Sweeny, J.P., Richter and Kahn, JJ., concur.
Judgment, Supreme Court, New York County, entered August 14, 2017, reversed, on the law, without costs, plaintiffs' motion for summary judgment denied, defendants' motions for summary judgment declaring that plaintiffs are not entitled to coverage for the SEC disgorgement payment granted, and it is so declared. Appeals from order, same court and Justice, entered April 17, 2017, as amended by order, same court and Justice, entered on or about August 11, 2017, dismissed, without costs, as subsumed in the appeals from the judgment.

Footnotes

The total disgorgement payment was $160 million.
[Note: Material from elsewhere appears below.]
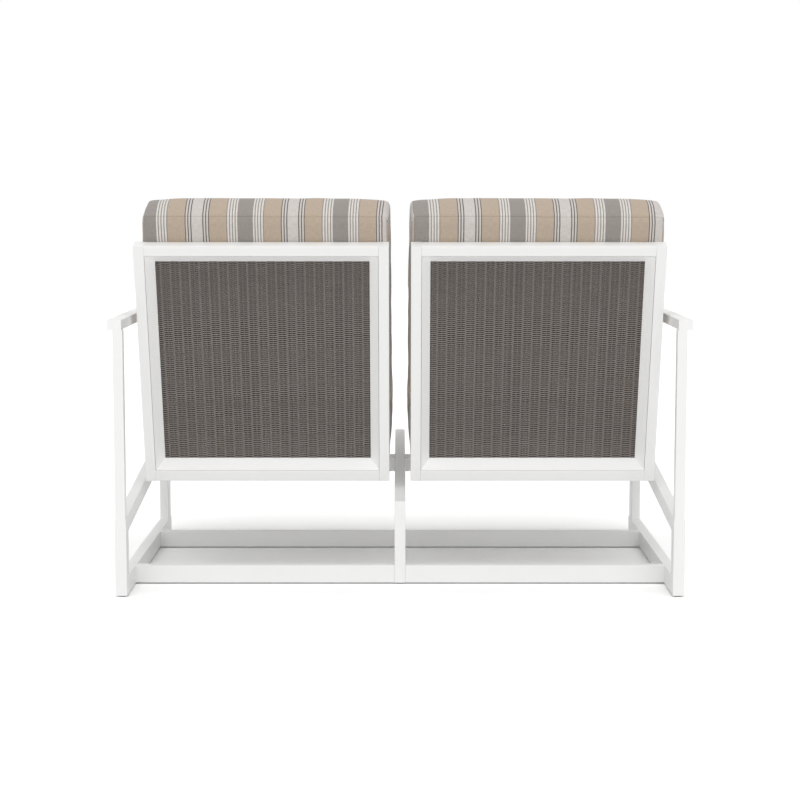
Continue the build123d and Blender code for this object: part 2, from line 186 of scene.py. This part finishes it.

Plaintiffs do not seek coverage for the $20 million portion representing their own ill-gotten gains.
In subsequent appeals, this Court held that (1) Bear Stearns's settlements were not adjudications of wrongdoing within the meaning of the dishonest acts exclusion, and that the court should not have dismissed the affirmative defense invoking the public policy against permitting insurance coverage for disgorgement, to the extent it is based on the settlements with the SEC and the NYSE (126 AD3d 76 [1st Dept 2015]); and (2) the insurers' unreasonable delay excused insured's settlement without their consent, and the insurers' repudiation of liability excused insured's alleged breach of its obligation to cooperate (151 AD3d 632 [1st Dept 2017]).